§ **Problem details**
Extract all data as written.
- - -
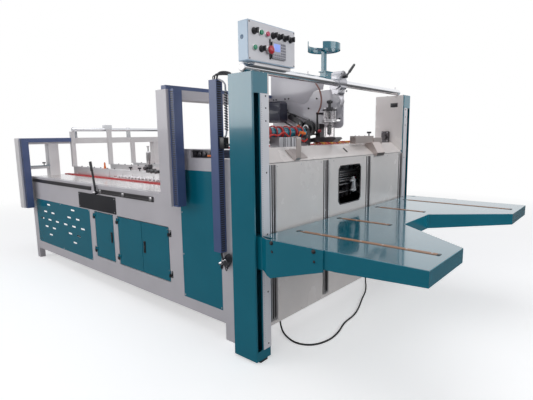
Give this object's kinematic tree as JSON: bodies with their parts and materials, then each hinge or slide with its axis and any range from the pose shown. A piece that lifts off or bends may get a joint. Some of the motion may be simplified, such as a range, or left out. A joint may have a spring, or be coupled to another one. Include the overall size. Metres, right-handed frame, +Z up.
{
  "type": "semi-automatic carton folder gluer",
  "caption": "Carton folding and gluing line: sheet feed platform on lift columns, glue unit under a cross tube, long cabinet body with folding table and wiring gantries.",
  "frame": {"origin": "middle of the machine's footprint on the floor", "axes": "+Z up, -Y towards the feed platform, +Y along the run of the board, X across the machine"},
  "size_m": [1.93, 4.009, 1.755],
  "materials": {
    "teal": "glossy teal enamel",
    "frame_white": "satin pale grey paint",
    "panel_cream": "satin warm grey sheet",
    "chrome": "polished chrome",
    "steel": "brushed steel",
    "alu": "anodised aluminium",
    "black": "black plastic",
    "duct": "blue-grey duct",
    "red_belt": "red flat belt",
    "wood": "varnished wooden strip",
    "blue_box": "pale blue enamel",
    "motor": "dark blue-grey paint",
    "cord": "black cable sheath"
  },
  "bodies": {
    "machine_frame": {"board_stops": "steel", "bottle_stand": "teal", "cable_trunk": "frame_white", "clamp_lever": "black", "column_feet": "black", "console_box": "blue_box", "console_controls": "black", "console_face": "alu", "console_saddle": "black", "counter_display": "black", "cross_beams": "frame_white", "cross_tube": "chrome", "door_hinges": "black", "drive_belt": "black", "drive_motor": "motor", "drive_pulleys": "black", "far_gantry": "frame_white", "feed_bed": "steel", "feed_shoe": "black", "folding_beams": "steel", "front_frame": "frame_white", "front_ledge": "panel_cream", "front_panels": "panel_cream", "glue_plate": "steel", "glue_pot": "frame_white", "guide_rods": "chrome", "inner_drive": "steel", "lift_columns": "teal", "near_gantry": "frame_white", "panel_rails": "steel", "power_cord": "cord", "pressing_blocks": "frame_white", "red_belts": "red_belt", "roller_bearing": "steel", "scale_strips": "alu", "side_covers": "teal", "side_frame_left": "frame_white", "side_frame_right": "frame_white", "side_lever": "black", "side_plates": "panel_cream", "sign_plate": "black", "slot_rails": "steel", "star_knobs": "black", "table_sheet": "steel", "tube_clamp": "steel", "unit_rims": "frame_white", "upper_tube": "chrome", "vent_panels": "teal", "wiring_ducts": "duct"},
    "platform": {"lift_platform": "teal", "platform_bars": "wood", "platform_arms": "teal"},
    "front_door": {"door_front": "teal", "latch_front": "black"},
    "rear_door": {"door_rear": "teal"},
    "single_door": {"door_single": "teal", "latch_single": "black"},
    "roller": {"feed_roller": "teal"}
  },
  "joints": [
    {"name": "platform_lift", "type": "slide", "parent": "machine_frame", "child": "platform", "axis": [0, 0, 1], "range_m": [-0.4, 0.33]},
    {"name": "front_door_hinge", "type": "hinge", "parent": "machine_frame", "child": "front_door", "pos_m": [-0.853, -0.2865, 0.42], "axis": [0, 0, 1], "range_deg": [0, 110]},
    {"name": "rear_door_hinge", "type": "hinge", "parent": "machine_frame", "child": "rear_door", "pos_m": [-0.853, 0.3595, 0.42], "axis": [0, 0, -1], "range_deg": [0, 110]},
    {"name": "single_door_hinge", "type": "hinge", "parent": "machine_frame", "child": "single_door", "pos_m": [-0.853, 0.7175, 0.42], "axis": [0, 0, -1], "range_deg": [0, 110]},
    {"name": "roller_spin", "type": "hinge", "parent": "machine_frame", "child": "roller", "pos_m": [-0.4, -0.8925, 1.212], "axis": [1, 0, 0], "continuous": true}
  ]
}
- - -
§ **Answer to the task**
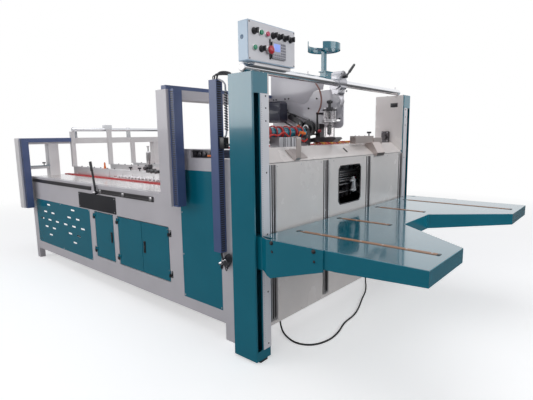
Give this object's kinematic tree as JSON: bodies with their parts and materials, then each hinge or slide with its axis and any range from the pose shown. A piece that lifts off or bends may get a joint. Some of the motion may be simplified, such as a range, or left out. A joint may have a spring, or be coupled to another one. Include the overall size. Metres, right-handed frame, +Z up.
{
  "type": "semi-automatic carton folder gluer",
  "caption": "Carton folding and gluing line: sheet feed platform on lift columns, glue unit under a cross tube, long cabinet body with folding table and wiring gantries.",
  "frame": {"origin": "middle of the machine's footprint on the floor", "axes": "+Z up, -Y towards the feed platform, +Y along the run of the board, X across the machine"},
  "size_m": [1.93, 4.009, 1.755],
  "materials": {
    "teal": "glossy teal enamel",
    "frame_white": "satin pale grey paint",
    "panel_cream": "satin warm grey sheet",
    "chrome": "polished chrome",
    "steel": "brushed steel",
    "alu": "anodised aluminium",
    "black": "black plastic",
    "duct": "blue-grey duct",
    "red_belt": "red flat belt",
    "wood": "varnished wooden strip",
    "blue_box": "pale blue enamel",
    "motor": "dark blue-grey paint",
    "cord": "black cable sheath"
  },
  "bodies": {
    "machine_frame": {"board_stops": "steel", "bottle_stand": "teal", "cable_trunk": "frame_white", "clamp_lever": "black", "column_feet": "black", "console_box": "blue_box", "console_controls": "black", "console_face": "alu", "console_saddle": "black", "counter_display": "black", "cross_beams": "frame_white", "cross_tube": "chrome", "door_hinges": "black", "drive_belt": "black", "drive_motor": "motor", "drive_pulleys": "black", "far_gantry": "frame_white", "feed_bed": "steel", "feed_shoe": "black", "folding_beams": "steel", "front_frame": "frame_white", "front_ledge": "panel_cream", "front_panels": "panel_cream", "glue_plate": "steel", "glue_pot": "frame_white", "guide_rods": "chrome", "inner_drive": "steel", "lift_columns": "teal", "near_gantry": "frame_white", "panel_rails": "steel", "power_cord": "cord", "pressing_blocks": "frame_white", "red_belts": "red_belt", "roller_bearing": "steel", "scale_strips": "alu", "side_covers": "teal", "side_frame_left": "frame_white", "side_frame_right": "frame_white", "side_lever": "black", "side_plates": "panel_cream", "sign_plate": "black", "slot_rails": "steel", "star_knobs": "black", "table_sheet": "steel", "tube_clamp": "steel", "unit_rims": "frame_white", "upper_tube": "chrome", "vent_panels": "teal", "wiring_ducts": "duct"},
    "platform": {"lift_platform": "teal", "platform_bars": "wood", "platform_arms": "teal"},
    "front_door": {"door_front": "teal", "latch_front": "black"},
    "rear_door": {"door_rear": "teal"},
    "single_door": {"door_single": "teal", "latch_single": "black"},
    "roller": {"feed_roller": "teal"}
  },
  "joints": [
    {"name": "platform_lift", "type": "slide", "parent": "machine_frame", "child": "platform", "axis": [0, 0, 1], "range_m": [-0.4, 0.33]},
    {"name": "front_door_hinge", "type": "hinge", "parent": "machine_frame", "child": "front_door", "pos_m": [-0.853, -0.2865, 0.42], "axis": [0, 0, 1], "range_deg": [0, 110]},
    {"name": "rear_door_hinge", "type": "hinge", "parent": "machine_frame", "child": "rear_door", "pos_m": [-0.853, 0.3595, 0.42], "axis": [0, 0, -1], "range_deg": [0, 110]},
    {"name": "single_door_hinge", "type": "hinge", "parent": "machine_frame", "child": "single_door", "pos_m": [-0.853, 0.7175, 0.42], "axis": [0, 0, -1], "range_deg": [0, 110]},
    {"name": "roller_spin", "type": "hinge", "parent": "machine_frame", "child": "roller", "pos_m": [-0.4, -0.8925, 1.212], "axis": [1, 0, 0], "continuous": true}
  ]
}